The Managing Partner and Chief Investment Officer (CIO) of International Investment Group (IIG) pleaded guilty to defrauding clients and investors in the more than $100 million Ponzi-like scheme.
IIG is an investment adviser registered with the Securities and Exchange Commission (SEC). The firm provides investment management and advisory services. It is based in New York. Based on its report with the SEC in March 2018, IIG approximately $373 million in assets under management
According to Audrey Strauss, the U.S. Attorney for the Southern District of New York, IIG Managing Partner and CIO David Hu admitted that he committed investment adviser fraud, securities fraud, and wire fraud.
In his guilty plea, Mr. Hu admitted to U.S. District Judge Alvin Hellerstein that he engaged in fraudulent activities for more than ten years while operating the Ponzi-like scheme to steal money from IIG investment advisory fund clients and investors.

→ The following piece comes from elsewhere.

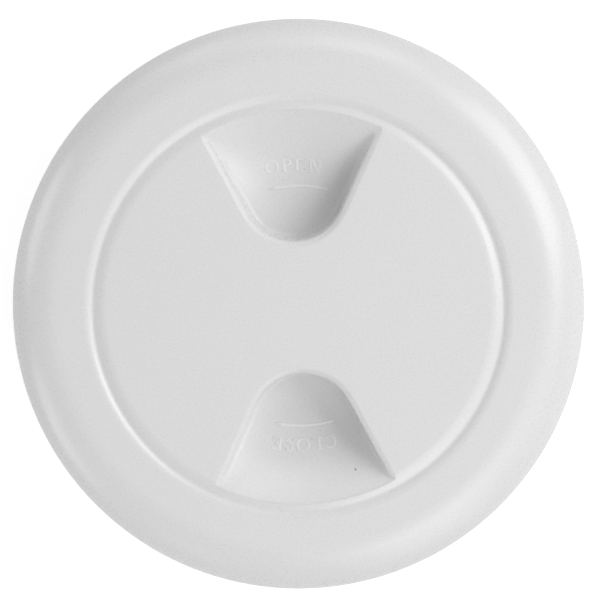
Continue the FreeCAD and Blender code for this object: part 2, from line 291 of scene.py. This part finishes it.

“Today, David Hu admitted to shirking his fiduciary responsibilities and defrauding IIG funds and investors for more than a decade, causing millions of dollars of losses. Hu mismarked millions of dollars of loan assets, falsified paperwork to create fake loans, sold overvalued and fake loans, and used the proceeds from those sales to pay off earlier investors, and falsified paperwork to deceive auditors and avoid scrutiny. He now faces a serious term of imprisonment,” according to U.S. Attorney Strauss.
As part of his plea agreement, Mr. Hu agreed to forfeit more than $129 million, which representing the proceeds from his fraudulent activities.
The IIG Ponzi-like scheme to defraud investors
IIG claimed that specializes in global trade financing particularly in providing trade finance loans to small and medium-sized businesses. Its purported expertise was in trade finance loans to borrowers in Central or South America engage in “soft commodities” such as coffee, fishing, and other food products. Its trade finance loans were purportedly secured by collateral such as trade goods and assets held by borrowers of expected payments by third parties.
According to the U.S. Attorney’s Office, Mr. Hu admitted that he conspired to defraud investors from approximately 2017 to 2019. He carried out the IIG’s Ponzi-like scheme by overvaluing distressed loans held by IIG Funds and falsifying documents to create a series of loans that were fraudulent, which he presented as positively performing loans to hide losses.
Additionally, he sold overvalued and fake loans to a collateralized loan obligation trusty and new private funds established and advised by IIG. Then he used proceeds from those fraudulent sales to pay off earlier investors in a Ponzi-like manner.
Mr. Hu pleaded guilty to one count of conspiracy to commit investment adviser fraud, securities fraud, and wire fraud, which carries a maximum sentence of five years in prison.
He also pleaded guilty one count of securities fraud, which carries a maximum sentence of 20 years in prison; and one count of wire fraud, which carries a maximum sentence of 20 years in prison.